In these verbs, the object is the same person or thing that performs the action. Some examples of reflexive verbs are: levantarse (get up), peinarse (comb your hair), lavarse (wash), cepillarse (brush), dormirse (fall asleep), ponerse (put on), etc.
They are reflexive verbs that indicate that two or more subjects interact with each other. For example: golpearse (hit each other), amarse (love each other), felicitarse (congratulate each other), quererse (love each other), juntarse (get together), saberse (know each other).
They are verbs that do not refer to actions, but are used to express states, conditions and characteristics. They are usually accompanied by nouns, adjectives or other types of constructions. For example: ser (to be), estar (to be), parecer (to seem).
This classification distinguishes verbs that do or do not need a subject to have a complete meaning:
They are verbs that can be conjugated in all the persons of Spanish language : primera (first) [yo (me), nosotras / nosotros (us)], segunda (second) [tú (you), usted (you), ustedes (you)] or tercera (third) [él (he), ella (she), ellos (they), ellas (they)], both singular and plural. These verbs function as the nucleus of the predicate of a sentence and, therefore, always agree in person and number with the subject. For example: caminamos (we walk), había funcionado (it had worked), estudias (you study).
These are verbs that cannot be conjugated in all persons and are only conjugated in the third person singular. These verbs do not agree in person and number with the subject, because they are in sentences in which there is no subject that performs an action. Most of these verbs designate meteorological phenomena. For example: llueve (it rains), nieva (it snows), graniza (it hails).
They are verbs that can be conjugated in all persons, but they can also function as impersonal verbs because they appear in contexts in which there is no subject and, therefore, they are conjugated in the third person singular. For example, the verb "hacer (do)" can be conjugated in all persons “ellas hacen un pastel (they make a cake)”, but it can also function as impersonal “hace frio (it's cold)”.
These are used alongside another verb to give it a full meaning. They are generally used to form compound tenses and the passive voice. The most common is "haber (to have)", for example: "He comido (I have eaten)". Other auxiliary verbs are “ser and estar”.
In Spanish, verbs can also take other forms depending on the moods or verb tenses.
These moods indicate the subject's perception of the action of a given verb. Indicative verbs are used for real or certain events. Instead, subjunctive verbs refer to actions where the subject wishes, hesitates, or has an emotional reaction. Imperative verbs indicate orders or mandates.
Unlike simple verbs that consist of only one word, compound verbs are made up of one or two auxiliary verbs and a main verb. Some examples of compound verbs with an auxiliary verb and another verb are: “she has gone”; "They were talking". Examples of compound verbs with two auxiliary verbs plus another verb are: "He would have been drinking alcohol"; "I would have been working that morning."
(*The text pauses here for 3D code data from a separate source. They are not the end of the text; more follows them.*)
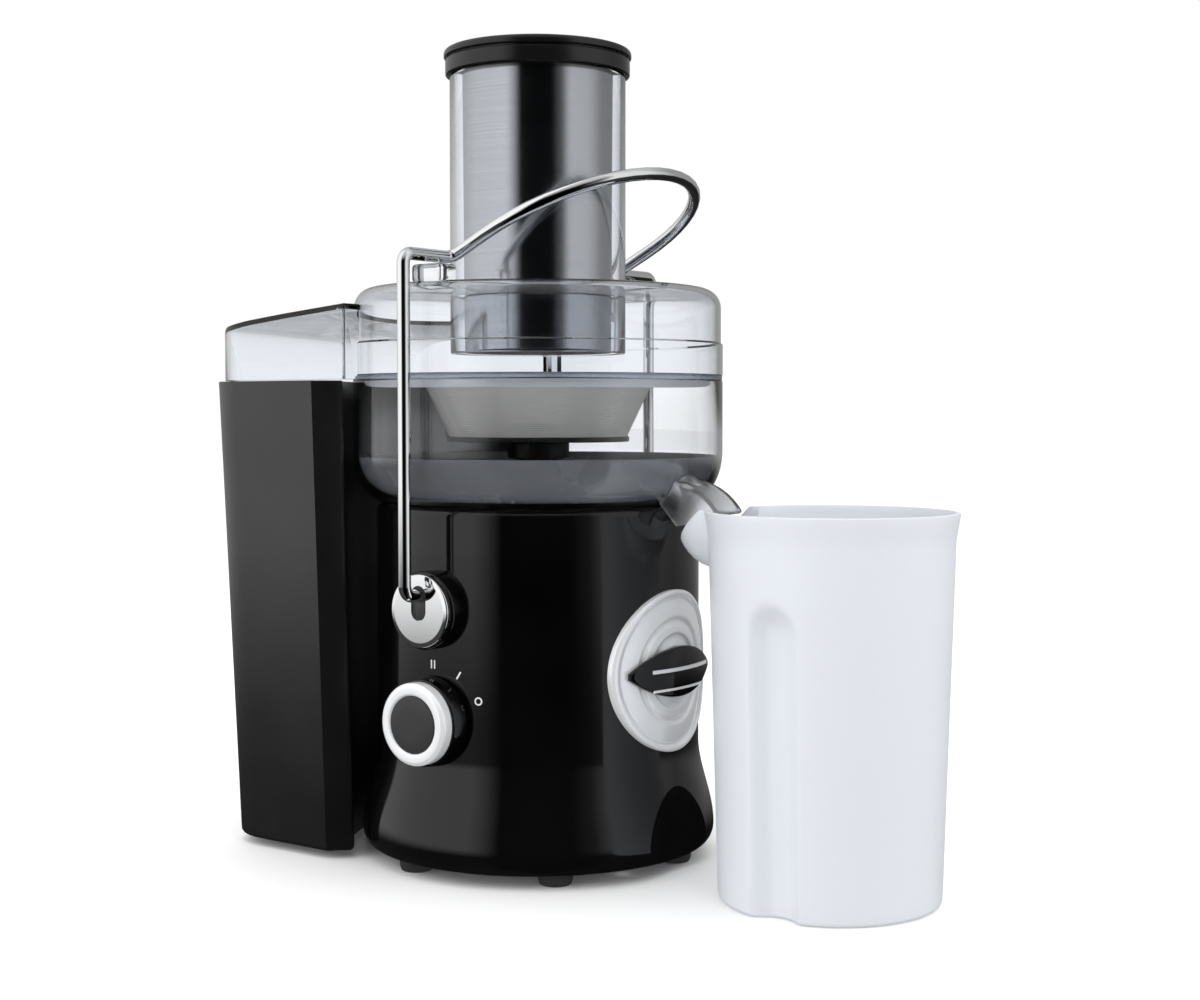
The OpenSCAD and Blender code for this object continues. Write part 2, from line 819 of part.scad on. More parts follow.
at_axis() base_housing();
at_axis() base_plate();
at_axis() feet();
at_axis() base_screws();
at_axis() pivot_bosses();
at_axis() emblem_plate();
at_axis() emblem_badge();
at_axis() cord_gland();
at_axis() motor_mounts();
at_axis() upper_bracket();
at_axis() lower_bracket();
at_axis() motor_screws();
at_axis() field_stack();
at_axis() field_coils();
at_axis() upper_bearing();
at_axis() lower_bearing();
at_axis() brush_holders();
at_axis() carbon_brushes();
at_axis() rotary_switch();
at_axis() interlock_switch();
at_axis() shaft_seal();
at_axis() bowl();
at_axis() juice_spout();
at_axis() lid_seal();
at_axis() lid();
at_axis() motor_shaft();
at_axis() armature_core();
at_axis() armature_coils();
at_axis() commutator();
at_axis() cooling_fan();
at_axis() drive_coupling();
at_axis() basket_hub();
at_axis() basket_floor();
at_axis() shredder_disc();
at_axis() mesh_basket();
at_axis() basket_rim();
at_axis() bail();
at_axis() front_disc();
at_axis() rear_disc();
at_axis() interlock_cam();
at_axis() interlock_plunger();
at_axis() dial_body();
at_axis() dial_ring();
at_axis() dial_cap();
at_axis() pusher_cap();
at_axis() pusher_sleeve();
at_axis() pusher_core();
at_axis() pulp_container();
at_axis() juice_jug();
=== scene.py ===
"""Looks of a centrifugal juicer: gloss black base, clear lid and bowl, steel pusher,
chrome bail, matt black pulp container and frosted juice jug.

Lengths in the tables below are millimetres measured from the body's upright axis
on the floor; place() turns them into metres in the frame that the CAD model uses.
"""

import math

import bpy
from mathutils import Matrix, Vector


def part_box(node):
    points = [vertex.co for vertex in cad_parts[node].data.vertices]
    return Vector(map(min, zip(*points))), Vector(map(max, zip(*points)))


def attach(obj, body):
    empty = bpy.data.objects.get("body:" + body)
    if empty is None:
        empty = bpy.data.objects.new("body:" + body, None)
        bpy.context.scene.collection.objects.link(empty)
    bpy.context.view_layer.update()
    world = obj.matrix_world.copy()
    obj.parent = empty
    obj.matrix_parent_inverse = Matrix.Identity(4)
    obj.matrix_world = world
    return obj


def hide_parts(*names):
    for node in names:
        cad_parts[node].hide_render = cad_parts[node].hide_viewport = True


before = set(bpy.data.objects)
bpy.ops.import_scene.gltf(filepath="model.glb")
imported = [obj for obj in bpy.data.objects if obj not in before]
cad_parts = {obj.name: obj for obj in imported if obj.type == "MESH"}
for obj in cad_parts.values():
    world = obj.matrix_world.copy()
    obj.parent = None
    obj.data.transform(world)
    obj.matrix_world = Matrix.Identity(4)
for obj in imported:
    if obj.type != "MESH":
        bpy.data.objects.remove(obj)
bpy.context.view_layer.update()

MM = 0.001


# ---------- measures read from the frame ----------

shaft_low, shaft_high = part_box("motor_shaft")
AXIS = Vector(((shaft_low.x + shaft_high.x) / 2, (shaft_low.y + shaft_high.y) / 2, 0))


def low(node):
    """Lowest corner of a CAD node, in millimetres from the body's axis."""
    return (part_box(node)[0] - AXIS) / MM


def high(node):
    """Highest corner of a CAD node, in millimetres from the body's axis."""
    return (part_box(node)[1] - AXIS) / MM


def place(x, y, z):
    """A point given in millimetres from the body's axis, in metres in the frame."""
    return AXIS + Vector((x, y, z)) * MM


WALL_R = high("emblem_plate").x - 3  # straight wall of the base, inside the plate's thickness
FLARE_R = high("base_housing").y
FLARE_Z = 15  # where the foot is widest
FLARE_TOP = 59  # where the wall becomes straight
FOOT_H = low("base_plate").z
DECK = low("bowl").z
BOWL_R = high("bowl").y
BOWL_TOP = high("bowl").z
LID_LOW = high("lid_seal").z
LID_TOP = BOWL_TOP + 47
BEND_Z = 207  # where the bowl's side becomes straight
TUBE_TOP = high("lid").z
TUBE_R = 45
PIVOT_Z = (low("front_disc").z + high("front_disc").z) / 2
FACE_Y = 91  # front of the pivot bosses
ROD_UP = 7.7  # the bail's pins above the pivot's centre
PIN_R = 4.05
DIAL_Z = (low("dial_cap").z + high("dial_cap").z) / 2
EMBLEM_Z = (low("emblem_plate").z + high("emblem_plate").z) / 2
GLAND_Z = 27
ROD_R = 3.1
ARM_Y = 103
JUG_RIM_R = high("juice_jug").y
JUG_X = high("juice_jug").x - JUG_RIM_R
JUG_H = high("juice_jug").z
BIN_FAR = -low("pulp_container").x
BIN_HALF = high("pulp_container").y
BIN_NEAR = 59  # the container's side towards the base
BIN_LOW = low("pulp_container").z
CLEAR_WALL = 2.5
SPOUT_AT = (78, 0, 195)
SPOUT_DIP = math.radians(38)
SPOUT_WAY = (math.cos(SPOUT_DIP), 0, -math.sin(SPOUT_DIP))
SPOUT_R = 11
SPOUT_BORE_R = SPOUT_R - 2.2
FRONT, REAR, UP = (0, -1, 0), (0, 1, 0), (0, 0, 1)


# ---------- ways of making a piece ----------

def put_down():
    """Leaves edit mode and lets go of everything that is selected."""
    if bpy.context.object and bpy.context.object.mode == "EDIT":
        bpy.ops.object.mode_set(mode="OBJECT")
    bpy.ops.object.select_all(action="DESELECT")


def pick_up(*pieces):
    """Selects these pieces only; the first one is the active one."""
    put_down()
    for piece in pieces:
        piece.select_set(True)
    bpy.context.view_layer.objects.active = pieces[0]


def name_it(name, piece=None):
    """Names a piece, or else the active one, and its data."""
    piece = piece or bpy.context.object
    piece.name = piece.data.name = name
    return piece


def eased(corners, closed=True, steps=5):
    """A line through corners, with arcs in their place. A corner is a point and its rounding."""
    points = [Vector(corner[:-1]) for corner in corners]
    line = []
    for i, corner in enumerate(points):
        rounding = corners[i][-1]
        at_end = not closed and i in (0, len(points) - 1)
        if rounding == 0 or at_end:
            line.append(corner)
            continue
        back = (points[i - 1] - corner).normalized()
        ahead = (points[(i + 1) % len(points)] - corner).normalized()
        half = back.angle(ahead) / 2
        centre = corner + (back + ahead).normalized() * (rounding / math.sin(half))
        start = corner + back * (rounding / math.tan(half)) - centre
        end = corner + ahead * (rounding / math.tan(half)) - centre
        turn = math.pi - 2 * half
        for k in range(steps + 1):
            share = k / steps
            swept = start * math.sin((1 - share) * turn) + end * math.sin(share * turn)
            line.append(centre + swept / math.sin(turn))
    if closed:
        line.append(line[0])
    return line


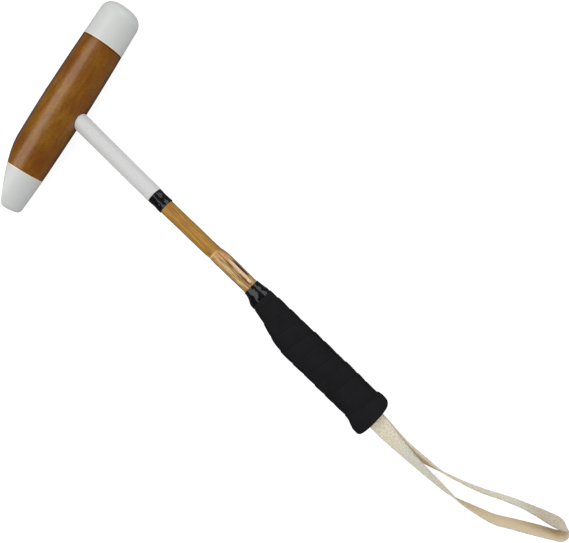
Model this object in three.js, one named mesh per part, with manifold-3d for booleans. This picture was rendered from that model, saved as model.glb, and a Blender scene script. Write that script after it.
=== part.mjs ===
// Polo mallet: a turned wooden head on a bamboo cane, with a wrapped handle and a webbing wrist sling.
// Millimetres. The mallet lies on its side on a flat surface, resting on the head's belly and the butt's
// flare: +X runs along the cane to the butt, +Y to the toe of the head and +Z up. The origin lies on the
// surface, under the middle of the rigid pieces.
// Each piece is worked out on the cane's own axis, from the point where it crosses the head's axis.

import * as THREE from 'three';
import { mergeVertices } from 'three/addons/utils/BufferGeometryUtils.js';
import Module from 'manifold-3d';

const wasm = await Module();
wasm.setup();

// Head
const headLength = 234;
const headRadius = 22.8;
const headLean = THREE.MathUtils.degToRad(11.9);
const caneFromToe = 116.2;
const toeRound = 12.5;
const heelRound = 4;
const soleCutLength = 64.6;
const soleCutAngle = THREE.MathUtils.degToRad(24.6);
const toeCoatLength = 42.3;
const heelCoatLength = 39.5;
const coatWall = 0.7;

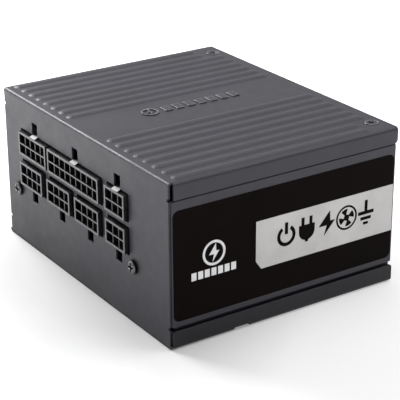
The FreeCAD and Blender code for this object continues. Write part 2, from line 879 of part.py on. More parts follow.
def latch_ramp(name, across, row):
    """The wedge that a plug's latch hooks over, rising towards the panel."""
    body = new_body(name + "_ramp")
    face = FRONT - d.socket_proud
    way = 1 if row == "high" else -1
    edge = row_level(row) + d.socket_height / 2 * way
    wedge = [
        (face + 0.3, edge - 0.3 * way),
        (face + 0.3, edge),
        (face + 2.6, edge + d.latch_rise * way),
        (face + 3.2, edge + d.latch_rise * way),
        (face + 3.2, edge - 0.3 * way),
    ]
    half = d.latch_width / 2 - 0.1
    pad(body, "YZ_Plane", [wedge], across - half, across + half)
    return body


def web_setbacks(name, across, row, pins):
    """Shallow cuts that leave the upright webs a little behind the rim."""
    half = d.cell_pitch * (pins - 1) / 2 + d.cell_side / 2
    face = FRONT - d.socket_proud
    top = d.cell_side / 2
    cuts = []
    for line in (0, 1):
        z = row_level(row) + d.cell_pitch * (line - 0.5)
        cuts.append(box(
            f"{name}_setback_{line}",
            (across - half, face - 0.5, z - d.cell_side / 2),
            (across + half, face + d.web_setback, z + top),
        ))
    return cuts


def socket(name, across, row, pins, round_cells):
    half = socket_half(pins)
    tall = d.socket_height / 2
    level = row_level(row)
    face = FRONT - d.socket_proud
    shell = box(
        name + "_block",
        (across - half, face, level - tall),
        (across + half, MODULAR, level + tall),
    )
    tools = []
    terminals = []
    side = d.cell_side / 2
    depth = d.cell_depth + 0.5
    for line, column, x, z in cell_spots(across, row, pins):
        tag = f"{name}_cell_{line}_{column}"
        cell = box(tag, (x - side, face - 0.5, z - side), (x + side, face - 0.5 + depth, z + side))
        if (line, column) in round_cells:
            cell = soften(tag + "_arch", cell, d.cell_arch, Vector(0, 1, 0), float(z))
        tools.append(cell)
        pin = d.terminal_side / 2
        terminals.append(box(
            tag + "_terminal",
            (x - pin, face + d.terminal_tip, z - pin),
            (x + pin, MODULAR + d.board_thick + 0.6, z + pin),
        ))
    hollow = join(name + "_hollow", tools + web_setbacks(name, across, row, pins))
    pins_group = group(name + "_terminals", terminals)
    housing = join(name + "_housing", [shell, latch_ramp(name, across, row)])
    opened = doc.addObject("Part::Cut", name + "_opened")
    opened.Base = housing
    opened.Tool = hollow
    finished = doc.addObject("Part::Cut", name)
    finished.Base = opened
    finished.Tool = pins_group
    node(finished, name)
    return pins_group


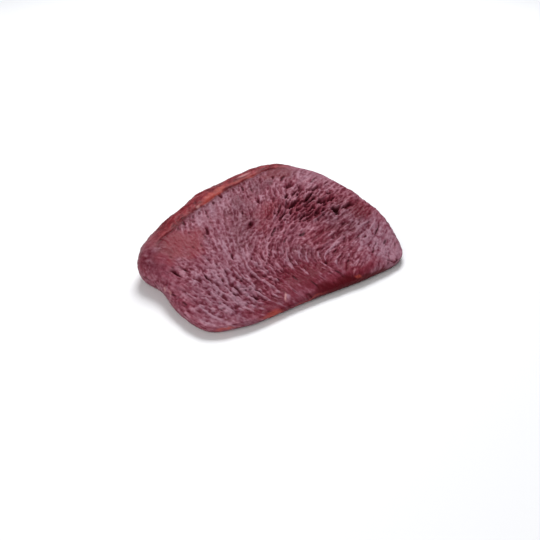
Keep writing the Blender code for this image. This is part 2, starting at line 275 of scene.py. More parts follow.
# Orange-red fat: along the crease of the skin, low on the front, and on the back
FAT = (
    (-14, 50, 26, 3.4, 22, 0.75), (14, 57, 22, 2.6, 8, 0.5), (-77, -67, 12, 2.2, 164, 0.8),
    (-41, -72.0, 12, 3.6, 0, 1.0), (-8, -73.5, 24, 1.6, 3, 0.5), (40, -71.8, 4.0, 1.4, 155, 1.0),
    (-22, 92, 18, 4.5, 22, 0.6), (44, 98, 14, 4.0, 160, 0.5),
)
# Pale marks: a painted highlight as a streak on the skin, a short cord of pale tissue and small pale spots
PALE = (
    (21, 62.5, 9, 2.4, 5, 0.8), (-22.5, -63, 5.0, 1.1, 57, 1.0), (-33, 42.6, 2.5, 1.5, 20, 0.8),
    (-94, -10, 3, 2, 90, 0.7), (-92, -17, 3, 1.6, 80, 0.6),
)
# The dark red side below the front edge, partly its own darker red and partly painted shade where it turns
# from the
# light: direction, height and strength, and how soft its upper edge is
SIDES = (
    (232, 10.5, 0.0), (246, 10.5, 0.3), (262, 10.0, 0.45), (274, 10.5, 0.9), (296, 11.0, 1.0),
    (318, 5.5, 0.9), (345, 5.0, 0.0),
)
SIDE_SOFT = 3.0
SIDE_UNEVEN = 1.5

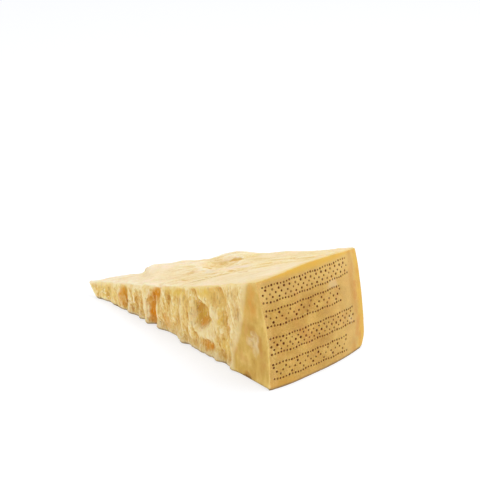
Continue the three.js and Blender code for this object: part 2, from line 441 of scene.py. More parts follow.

Participles are used to form perfect or compound tenses. Most end in -ado or -ido, but some are irregular. Sometimes participles can also be used as adjectives. For example, the participle “quemado (burned)”: "He quemado la tostada (I have burned the toast)" and "Me gusta el pantalón ajustado (I like tight pants)".
Gerunds end in -ando or -endo and are the equivalent of English verbs that end in “-ing”. They are used to express actions that are or were happening at a certain moment: “Estoy viendo un programa (I am watching a program)”, “Estaba caminando (I was walking)”. They can also function as adverbs, such as "Trabajé tomando notas (I worked taking notes)".